WHAT TO PRODUCE ▸ Begin with the line that contains "Continue the OpenSCAD" and end with the line that contains "TOE_CORNER = 47", transcribing exactly each line in that stretch and no other.

+++++

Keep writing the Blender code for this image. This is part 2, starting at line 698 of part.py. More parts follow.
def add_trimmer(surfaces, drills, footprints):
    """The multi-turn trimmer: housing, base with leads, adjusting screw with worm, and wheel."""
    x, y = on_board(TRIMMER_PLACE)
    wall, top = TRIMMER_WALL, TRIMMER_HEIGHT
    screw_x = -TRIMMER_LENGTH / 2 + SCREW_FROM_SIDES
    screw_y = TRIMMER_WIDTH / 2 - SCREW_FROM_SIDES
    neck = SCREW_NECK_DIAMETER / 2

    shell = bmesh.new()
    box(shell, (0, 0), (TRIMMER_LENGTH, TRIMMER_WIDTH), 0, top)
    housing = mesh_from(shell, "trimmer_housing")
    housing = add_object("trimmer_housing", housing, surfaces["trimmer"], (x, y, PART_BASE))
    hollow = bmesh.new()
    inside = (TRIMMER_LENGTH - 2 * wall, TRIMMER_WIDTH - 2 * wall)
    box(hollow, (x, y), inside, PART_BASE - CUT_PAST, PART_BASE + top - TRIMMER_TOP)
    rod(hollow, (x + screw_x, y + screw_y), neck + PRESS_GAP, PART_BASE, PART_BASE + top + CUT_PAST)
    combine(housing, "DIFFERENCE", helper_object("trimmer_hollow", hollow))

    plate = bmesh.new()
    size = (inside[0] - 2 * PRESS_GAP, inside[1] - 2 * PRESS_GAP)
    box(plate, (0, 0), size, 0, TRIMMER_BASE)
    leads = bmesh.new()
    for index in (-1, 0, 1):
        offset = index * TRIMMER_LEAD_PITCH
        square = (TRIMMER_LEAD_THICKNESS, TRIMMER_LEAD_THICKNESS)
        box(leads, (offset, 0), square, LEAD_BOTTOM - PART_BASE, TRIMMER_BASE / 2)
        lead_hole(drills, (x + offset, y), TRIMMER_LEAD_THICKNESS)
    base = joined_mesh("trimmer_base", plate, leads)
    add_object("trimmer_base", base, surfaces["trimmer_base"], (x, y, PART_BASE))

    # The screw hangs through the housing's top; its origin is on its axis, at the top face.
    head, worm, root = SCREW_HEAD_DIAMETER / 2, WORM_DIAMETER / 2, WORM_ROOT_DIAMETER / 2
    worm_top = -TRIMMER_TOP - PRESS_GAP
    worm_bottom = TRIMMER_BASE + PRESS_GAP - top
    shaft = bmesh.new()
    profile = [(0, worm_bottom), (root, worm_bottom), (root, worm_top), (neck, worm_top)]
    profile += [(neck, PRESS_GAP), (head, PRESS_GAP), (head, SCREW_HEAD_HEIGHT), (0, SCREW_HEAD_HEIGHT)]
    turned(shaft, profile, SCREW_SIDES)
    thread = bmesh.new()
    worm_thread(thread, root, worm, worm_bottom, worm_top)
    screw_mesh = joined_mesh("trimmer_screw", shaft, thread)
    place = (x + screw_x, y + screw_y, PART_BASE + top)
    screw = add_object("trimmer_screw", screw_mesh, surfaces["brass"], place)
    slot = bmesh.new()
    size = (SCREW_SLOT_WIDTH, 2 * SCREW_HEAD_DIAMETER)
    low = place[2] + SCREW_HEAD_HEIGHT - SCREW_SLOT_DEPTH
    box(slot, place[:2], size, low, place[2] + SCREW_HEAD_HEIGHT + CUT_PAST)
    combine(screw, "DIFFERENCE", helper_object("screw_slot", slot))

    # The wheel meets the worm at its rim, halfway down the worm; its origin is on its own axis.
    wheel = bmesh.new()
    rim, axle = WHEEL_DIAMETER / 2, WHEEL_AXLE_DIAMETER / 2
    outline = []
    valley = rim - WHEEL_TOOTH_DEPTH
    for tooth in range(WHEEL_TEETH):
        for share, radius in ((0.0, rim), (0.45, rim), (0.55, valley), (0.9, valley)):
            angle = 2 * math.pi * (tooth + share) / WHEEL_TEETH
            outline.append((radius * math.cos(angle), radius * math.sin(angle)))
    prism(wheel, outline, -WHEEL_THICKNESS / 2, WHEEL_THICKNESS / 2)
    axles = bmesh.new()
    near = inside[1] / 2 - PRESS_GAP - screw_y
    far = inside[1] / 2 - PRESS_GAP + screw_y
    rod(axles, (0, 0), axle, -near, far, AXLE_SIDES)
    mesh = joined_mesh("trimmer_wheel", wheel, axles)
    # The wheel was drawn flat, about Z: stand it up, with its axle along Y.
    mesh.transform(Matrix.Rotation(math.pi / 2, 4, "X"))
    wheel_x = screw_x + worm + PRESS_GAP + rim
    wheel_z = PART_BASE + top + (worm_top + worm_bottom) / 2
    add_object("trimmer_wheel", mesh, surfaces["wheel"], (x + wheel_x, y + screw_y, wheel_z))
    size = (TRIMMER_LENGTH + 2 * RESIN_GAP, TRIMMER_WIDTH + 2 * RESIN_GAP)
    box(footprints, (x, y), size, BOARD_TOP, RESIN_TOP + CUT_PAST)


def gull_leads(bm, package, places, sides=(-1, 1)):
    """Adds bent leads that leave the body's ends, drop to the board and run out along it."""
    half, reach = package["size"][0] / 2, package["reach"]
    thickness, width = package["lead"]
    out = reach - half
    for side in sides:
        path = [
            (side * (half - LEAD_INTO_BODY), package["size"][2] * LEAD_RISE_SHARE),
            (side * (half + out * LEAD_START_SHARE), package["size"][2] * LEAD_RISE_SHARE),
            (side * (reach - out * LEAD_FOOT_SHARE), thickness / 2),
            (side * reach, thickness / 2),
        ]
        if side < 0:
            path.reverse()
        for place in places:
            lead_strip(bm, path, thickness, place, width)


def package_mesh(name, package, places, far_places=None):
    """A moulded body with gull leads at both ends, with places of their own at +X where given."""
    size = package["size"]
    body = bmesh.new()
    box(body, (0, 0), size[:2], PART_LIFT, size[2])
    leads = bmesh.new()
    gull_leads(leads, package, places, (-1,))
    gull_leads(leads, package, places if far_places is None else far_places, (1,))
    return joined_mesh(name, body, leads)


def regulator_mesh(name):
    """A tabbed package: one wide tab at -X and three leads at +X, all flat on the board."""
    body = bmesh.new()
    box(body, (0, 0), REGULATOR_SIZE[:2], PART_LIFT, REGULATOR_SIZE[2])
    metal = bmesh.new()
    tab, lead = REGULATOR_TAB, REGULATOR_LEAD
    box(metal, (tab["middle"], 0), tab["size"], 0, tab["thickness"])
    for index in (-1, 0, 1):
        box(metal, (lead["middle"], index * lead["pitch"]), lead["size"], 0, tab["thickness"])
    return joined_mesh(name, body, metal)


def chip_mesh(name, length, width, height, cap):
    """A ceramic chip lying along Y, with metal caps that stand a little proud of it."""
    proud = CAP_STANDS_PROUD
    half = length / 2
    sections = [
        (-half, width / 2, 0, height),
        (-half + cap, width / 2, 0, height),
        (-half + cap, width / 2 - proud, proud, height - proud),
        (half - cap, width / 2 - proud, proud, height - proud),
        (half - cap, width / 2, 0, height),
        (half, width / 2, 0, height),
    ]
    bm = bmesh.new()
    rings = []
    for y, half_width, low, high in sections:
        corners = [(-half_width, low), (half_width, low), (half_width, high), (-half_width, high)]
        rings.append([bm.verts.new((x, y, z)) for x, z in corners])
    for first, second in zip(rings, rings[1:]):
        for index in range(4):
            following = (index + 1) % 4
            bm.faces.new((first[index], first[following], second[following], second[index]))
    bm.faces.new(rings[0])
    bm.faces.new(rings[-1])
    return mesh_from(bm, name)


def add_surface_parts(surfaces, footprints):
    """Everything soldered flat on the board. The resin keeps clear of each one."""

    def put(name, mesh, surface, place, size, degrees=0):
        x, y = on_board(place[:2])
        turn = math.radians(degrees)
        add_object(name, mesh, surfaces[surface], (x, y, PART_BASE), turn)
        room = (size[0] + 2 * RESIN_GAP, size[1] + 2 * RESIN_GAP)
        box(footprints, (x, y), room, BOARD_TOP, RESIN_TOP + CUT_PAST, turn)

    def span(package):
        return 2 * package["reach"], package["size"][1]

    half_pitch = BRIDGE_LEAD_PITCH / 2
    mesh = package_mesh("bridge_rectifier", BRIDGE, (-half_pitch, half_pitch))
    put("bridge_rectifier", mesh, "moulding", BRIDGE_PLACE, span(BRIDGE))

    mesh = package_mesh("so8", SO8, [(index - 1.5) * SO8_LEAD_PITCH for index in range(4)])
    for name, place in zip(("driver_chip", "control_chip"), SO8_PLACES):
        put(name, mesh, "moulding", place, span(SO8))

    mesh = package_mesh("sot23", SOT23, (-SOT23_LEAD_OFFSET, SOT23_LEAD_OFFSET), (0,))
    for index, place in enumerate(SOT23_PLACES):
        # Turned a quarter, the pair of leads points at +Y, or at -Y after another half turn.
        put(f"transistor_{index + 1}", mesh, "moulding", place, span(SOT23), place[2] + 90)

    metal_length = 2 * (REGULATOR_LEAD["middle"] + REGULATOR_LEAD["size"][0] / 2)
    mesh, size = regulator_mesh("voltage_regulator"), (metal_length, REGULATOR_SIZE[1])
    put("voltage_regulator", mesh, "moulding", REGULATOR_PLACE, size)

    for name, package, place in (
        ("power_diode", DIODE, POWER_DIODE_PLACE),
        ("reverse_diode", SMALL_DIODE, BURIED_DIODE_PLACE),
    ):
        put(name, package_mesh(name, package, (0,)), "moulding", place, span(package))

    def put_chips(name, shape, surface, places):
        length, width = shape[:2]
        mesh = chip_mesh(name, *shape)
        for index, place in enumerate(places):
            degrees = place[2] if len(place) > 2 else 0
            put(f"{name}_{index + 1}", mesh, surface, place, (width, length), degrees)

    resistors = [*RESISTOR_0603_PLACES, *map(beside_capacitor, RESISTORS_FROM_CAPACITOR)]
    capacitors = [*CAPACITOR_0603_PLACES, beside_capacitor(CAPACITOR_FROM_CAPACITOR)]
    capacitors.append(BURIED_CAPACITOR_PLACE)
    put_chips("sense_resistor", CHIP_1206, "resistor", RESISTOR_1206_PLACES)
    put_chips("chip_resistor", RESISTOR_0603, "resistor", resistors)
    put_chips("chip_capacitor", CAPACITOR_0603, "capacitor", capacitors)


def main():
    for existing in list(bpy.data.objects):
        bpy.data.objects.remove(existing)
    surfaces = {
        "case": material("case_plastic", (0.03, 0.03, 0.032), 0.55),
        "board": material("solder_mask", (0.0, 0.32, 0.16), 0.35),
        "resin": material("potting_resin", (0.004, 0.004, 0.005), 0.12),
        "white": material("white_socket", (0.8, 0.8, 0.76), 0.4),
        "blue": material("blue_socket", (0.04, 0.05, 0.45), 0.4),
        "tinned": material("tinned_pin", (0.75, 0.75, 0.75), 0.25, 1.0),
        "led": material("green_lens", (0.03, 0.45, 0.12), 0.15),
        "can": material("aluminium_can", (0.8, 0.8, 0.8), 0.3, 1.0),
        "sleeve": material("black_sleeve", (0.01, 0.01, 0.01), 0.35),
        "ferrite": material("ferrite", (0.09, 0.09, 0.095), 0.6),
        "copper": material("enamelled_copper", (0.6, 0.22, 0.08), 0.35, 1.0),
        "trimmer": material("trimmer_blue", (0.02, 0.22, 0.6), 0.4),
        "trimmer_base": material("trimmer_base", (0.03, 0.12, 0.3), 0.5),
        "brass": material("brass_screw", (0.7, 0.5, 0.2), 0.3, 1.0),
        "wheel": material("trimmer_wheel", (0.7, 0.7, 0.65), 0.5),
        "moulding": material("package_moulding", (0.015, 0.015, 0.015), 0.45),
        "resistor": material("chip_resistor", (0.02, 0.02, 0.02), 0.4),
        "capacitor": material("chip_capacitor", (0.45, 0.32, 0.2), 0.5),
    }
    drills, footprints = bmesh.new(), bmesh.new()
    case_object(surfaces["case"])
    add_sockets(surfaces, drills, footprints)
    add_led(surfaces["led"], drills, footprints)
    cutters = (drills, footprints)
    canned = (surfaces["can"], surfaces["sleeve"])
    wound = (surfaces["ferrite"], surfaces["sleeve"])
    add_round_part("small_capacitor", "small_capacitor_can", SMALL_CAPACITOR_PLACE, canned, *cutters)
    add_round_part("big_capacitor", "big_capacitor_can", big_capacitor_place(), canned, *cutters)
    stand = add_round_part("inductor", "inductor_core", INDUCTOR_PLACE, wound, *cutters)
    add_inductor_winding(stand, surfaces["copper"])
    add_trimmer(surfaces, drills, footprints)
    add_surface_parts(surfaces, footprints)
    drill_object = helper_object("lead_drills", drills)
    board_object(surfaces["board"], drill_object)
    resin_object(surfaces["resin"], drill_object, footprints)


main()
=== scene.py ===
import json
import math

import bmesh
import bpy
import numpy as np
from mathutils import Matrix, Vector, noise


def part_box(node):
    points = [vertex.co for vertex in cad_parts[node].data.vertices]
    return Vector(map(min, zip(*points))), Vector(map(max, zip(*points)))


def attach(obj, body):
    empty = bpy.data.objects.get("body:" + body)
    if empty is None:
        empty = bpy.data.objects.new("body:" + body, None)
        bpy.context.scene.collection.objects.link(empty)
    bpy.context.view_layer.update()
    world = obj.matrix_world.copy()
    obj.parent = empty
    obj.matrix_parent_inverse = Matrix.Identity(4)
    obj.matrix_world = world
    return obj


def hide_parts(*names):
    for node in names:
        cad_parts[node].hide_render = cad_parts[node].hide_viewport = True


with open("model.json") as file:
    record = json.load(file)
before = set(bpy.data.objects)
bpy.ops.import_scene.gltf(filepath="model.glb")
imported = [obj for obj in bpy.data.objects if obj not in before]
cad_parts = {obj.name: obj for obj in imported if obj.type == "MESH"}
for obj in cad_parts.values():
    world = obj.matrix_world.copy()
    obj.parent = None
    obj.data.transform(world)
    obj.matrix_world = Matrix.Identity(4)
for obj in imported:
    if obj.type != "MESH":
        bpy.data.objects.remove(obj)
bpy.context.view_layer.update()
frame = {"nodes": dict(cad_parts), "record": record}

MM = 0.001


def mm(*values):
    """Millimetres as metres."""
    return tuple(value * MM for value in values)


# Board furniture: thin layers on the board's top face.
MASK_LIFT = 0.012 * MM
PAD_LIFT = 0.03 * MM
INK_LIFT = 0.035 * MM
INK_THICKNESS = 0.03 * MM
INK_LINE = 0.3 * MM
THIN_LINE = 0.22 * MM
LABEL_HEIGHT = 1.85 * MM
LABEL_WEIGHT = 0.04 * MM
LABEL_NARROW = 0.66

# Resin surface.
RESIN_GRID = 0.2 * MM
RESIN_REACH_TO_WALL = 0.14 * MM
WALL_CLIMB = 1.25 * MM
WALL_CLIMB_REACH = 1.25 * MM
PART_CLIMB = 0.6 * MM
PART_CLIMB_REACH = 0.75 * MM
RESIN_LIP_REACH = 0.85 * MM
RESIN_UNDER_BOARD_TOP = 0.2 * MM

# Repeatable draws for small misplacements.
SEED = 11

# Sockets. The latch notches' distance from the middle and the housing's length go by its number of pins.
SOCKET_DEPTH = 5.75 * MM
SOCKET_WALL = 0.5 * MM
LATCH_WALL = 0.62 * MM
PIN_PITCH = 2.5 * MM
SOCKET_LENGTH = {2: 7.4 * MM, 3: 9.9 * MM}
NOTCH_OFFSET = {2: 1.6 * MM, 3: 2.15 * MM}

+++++

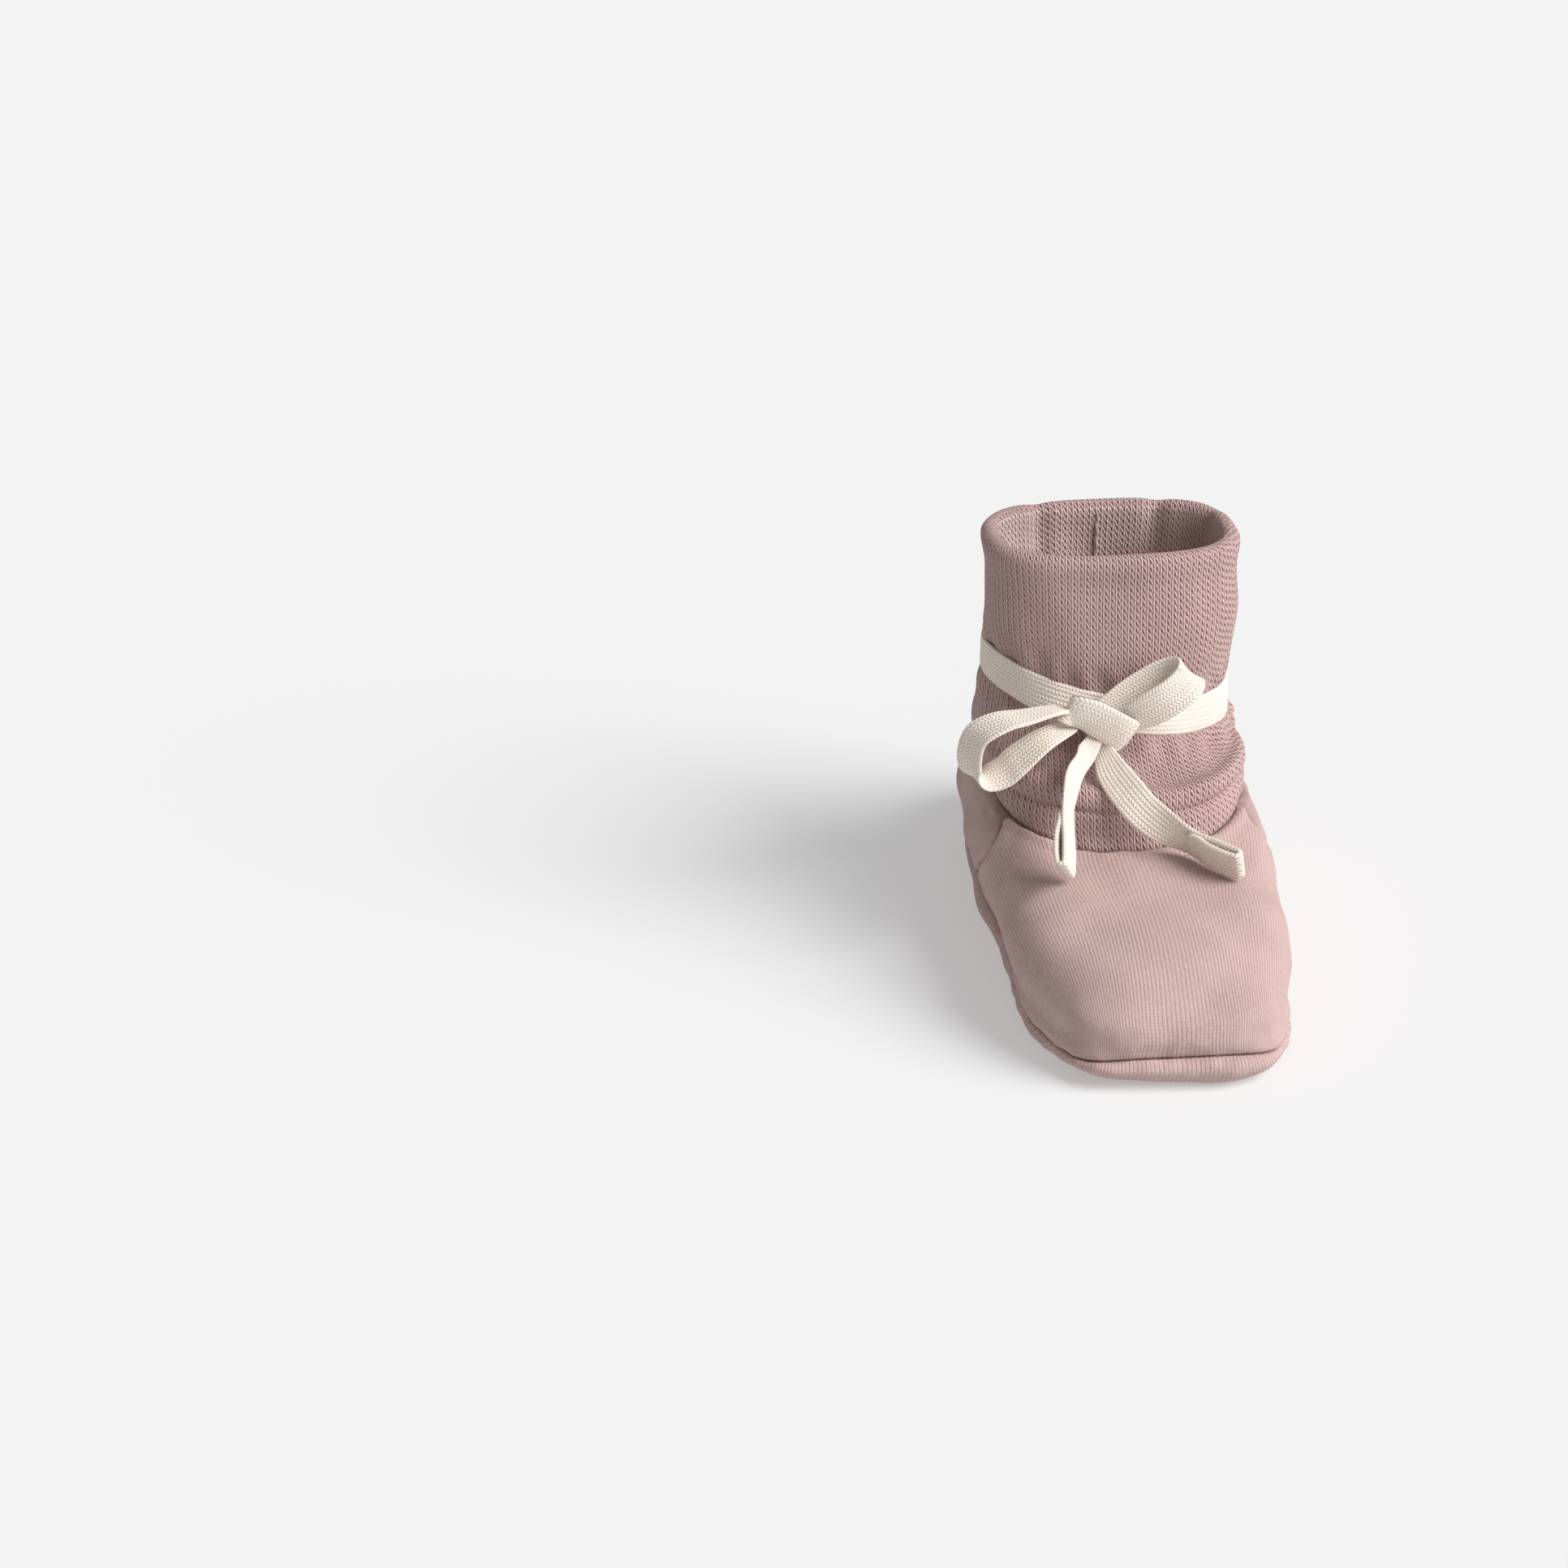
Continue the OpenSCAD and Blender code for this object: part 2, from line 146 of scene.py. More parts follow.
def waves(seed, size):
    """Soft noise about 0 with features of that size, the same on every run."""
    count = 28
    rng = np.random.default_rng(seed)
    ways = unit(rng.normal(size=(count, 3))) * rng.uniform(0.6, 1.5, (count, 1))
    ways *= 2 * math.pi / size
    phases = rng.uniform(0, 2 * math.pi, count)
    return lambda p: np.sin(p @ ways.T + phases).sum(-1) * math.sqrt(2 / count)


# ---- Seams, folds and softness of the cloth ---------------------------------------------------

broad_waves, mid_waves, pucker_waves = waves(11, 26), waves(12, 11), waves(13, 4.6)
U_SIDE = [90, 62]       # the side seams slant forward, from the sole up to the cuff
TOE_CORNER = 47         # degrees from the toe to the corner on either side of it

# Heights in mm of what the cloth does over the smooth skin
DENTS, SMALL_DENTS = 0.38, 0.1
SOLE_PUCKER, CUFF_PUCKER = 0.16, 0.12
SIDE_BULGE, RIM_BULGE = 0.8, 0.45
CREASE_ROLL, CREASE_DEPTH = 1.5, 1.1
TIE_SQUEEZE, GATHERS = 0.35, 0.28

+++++

TASK SOLUTION ▸
Continue the OpenSCAD and Blender code for this object: part 2, from line 146 of scene.py. More parts follow.
def waves(seed, size):
    """Soft noise about 0 with features of that size, the same on every run."""
    count = 28
    rng = np.random.default_rng(seed)
    ways = unit(rng.normal(size=(count, 3))) * rng.uniform(0.6, 1.5, (count, 1))
    ways *= 2 * math.pi / size
    phases = rng.uniform(0, 2 * math.pi, count)
    return lambda p: np.sin(p @ ways.T + phases).sum(-1) * math.sqrt(2 / count)


# ---- Seams, folds and softness of the cloth ---------------------------------------------------

broad_waves, mid_waves, pucker_waves = waves(11, 26), waves(12, 11), waves(13, 4.6)
U_SIDE = [90, 62]       # the side seams slant forward, from the sole up to the cuff
TOE_CORNER = 47         # degrees from the toe to the corner on either side of it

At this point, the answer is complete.